The pair of students, leaving class on a Tuesday afternoon, walked past a couple of iconic symbols of loyalty, history and victory.
All in the eye of the beholder.
The famed corner occupied by Toomer’s Oaks for decades is awash in the sun’s rays on a perfect spring day – a nearby bank clock reads 87 degrees, and it is a comfortable 87 at that.
One jogger zips down Magnolia Avenue, a large “13.1” printed on her lime green shirt. The number represents a half-marathon, and runners everywhere are still numb from yesterday’s shock. It’s Tuesday afternoon, 24 hours after bombs exploded along the finish line at the Boston Marathon killing a few, crippling hundreds and terrifying millions.
The cruel reminder of what we all hold most dear doesn’t ease the local pain of what’s to come.
Another jogger, on the opposite side of the street, ceases her pace for a few split seconds. She pulls out her iPhone, plugged into her headphones as musical accompaniment, and aims it at the Oaks, capturing a cherished image while she can before resuming her journey.
Four days remain before the annual spring scrimmage, and four days before thousands descend upon this spot for “One Last Roll.” The sidewalk banners displayed implore fans, students, alumni and observers to join in the night of April 20 to say goodbye, when streams of toilet paper shall fill the night sky the way they did to celebrate a championship in January 2011 and so much more often.
It’s Tuesday afternoon. This time next week, Auburn will no longer have her Oaks. The heart of campus will be cut down, distributed as artifacts and replaced with a small outdoor gallery telling its tale.
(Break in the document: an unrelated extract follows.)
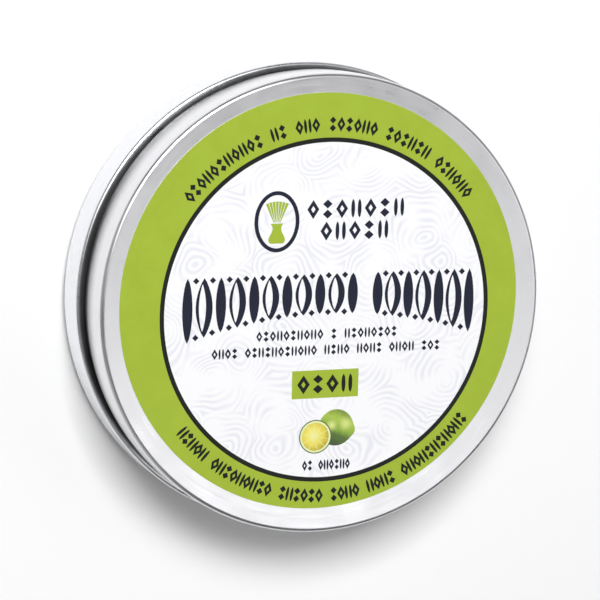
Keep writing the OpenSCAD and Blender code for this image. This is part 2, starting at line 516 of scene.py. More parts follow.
# %% [markdown]
# ## The sheet's outline
#
# Both halves of the tin are round sheets, so each is one thin outline turned about the axis. The
# outline is walked like the strip itself: along a straight, round a bend, along the next straight,
# with the outer face and the inner face kept one sheet thickness apart. Bends are arcs given by
# a middle, a radius and two angles. A straight gets an extra point close to each end, so that
# the shading of a flat panel isn't pulled round by the bend beside it.

# %% Walking a strip of sheet
SHEET = 0.4
ARC_STEP = 8.0
GUARD = 0.15
SAME_POINT = 1e-6


def arc(middle, radius, start, end):
    """Points on an arc, angles in degrees, anticlockwise if end is more than start."""
    steps = max(2, math.ceil(abs(end - start) / ARC_STEP))
    angles = [math.radians(start + (end - start) * k / steps) for k in range(steps + 1)]
    return [(middle[0] + radius * math.cos(a), middle[1] + radius * math.sin(a)) for a in angles]


def bend(middle, outer, inner, start, end):
    """A bend of the sheet: its outer face's points and its inner face's points."""
    return arc(middle, outer, start, end), arc(middle, inner, start, end)


def guarded(points):
    """The same line, with a point added close to each end of every long straight."""
    line = [points[0]]
    for a, b in zip(points, points[1:]):
        length = math.dist(a, b)
        if length > 3 * GUARD:
            share = GUARD / length
            line += [tuple(a[k] + (b[k] - a[k]) * s for k in (0, 1)) for s in (share, 1 - share)]
        if length > SAME_POINT:
            line.append(b)
    return line


def sheet_outline(stretches, end_cap=()):
    """Closes a strip made of bends: out along the outer face, over the end, back along the inner."""
    outer = [p for stretch in stretches for p in stretch[0]]
    inner = [p for stretch in stretches for p in stretch[1]]
    return guarded(outer) + list(end_cap) + guarded(inner[::-1])


# %% [markdown]
# ## The lathe
#
# Turning an outline about an axis is what a lathe does, and Curve to Mesh does the same when its
# path is a circle. Spin or the Screw modifier would also do it. The tree is used here because
# six pieces share it, each with its own outline and its own count of segments. The points that
# lie on the axis fall together at the poles, where Merge by Distance closes them.

# %% A lathe as a tree
PATH_RADIUS = 20.0

lathe, given = new_tree("lathe", count=["Segments"], number=["Path radius"])
path = add(lathe, "GeometryNodeCurvePrimitiveCircle", {
    "Resolution": given["Segments"], "Radius": given["Path radius"]})
outline_curve = add(lathe, "GeometryNodeMeshToCurve", {"Mesh": given["Seed"]})
turned = add(lathe, "GeometryNodeCurveToMesh", {"Curve": path, "Profile Curve": outline_curve})
closed = add(lathe, "GeometryNodeMergeByDistance", {"Geometry": turned, "Distance": 1e-7})
close_sweep(lathe, closed, given["Finish"])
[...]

They say tradition never dies. These Oaks tried their hardest not to, appearing to sprout a few desperate leaves a few years after their vitriolic poisoning, like a fourth-quarter touchdown facing a 40-point deficit.
The pair of marble statues flank the Oaks, a pair of eagles situated atop columns watching over the trees. If there’s any ritual that compares to the rolling of Toomer’s Oaks, it’s the majestic bird’s flight that can’t be contaminated. When tragedy strikes a family, they tend to rally around what’s left behind, which means those cries of ‘War Eagle’ might be louder than ever before this fall.
The out-of-town observer can learn, can listen, can respect the meaning of Toomer’s Corner. But he’ll never truly understand it like true Auburn men and women do.
The two girls with backpacks glance at the area. One says to her companion, “yeah, I don’t know what they’ll do with it.”
The other: “I don’t know what they should do.”
It’s Tuesday afternoon. With less than a week left, it still doesn’t seem real.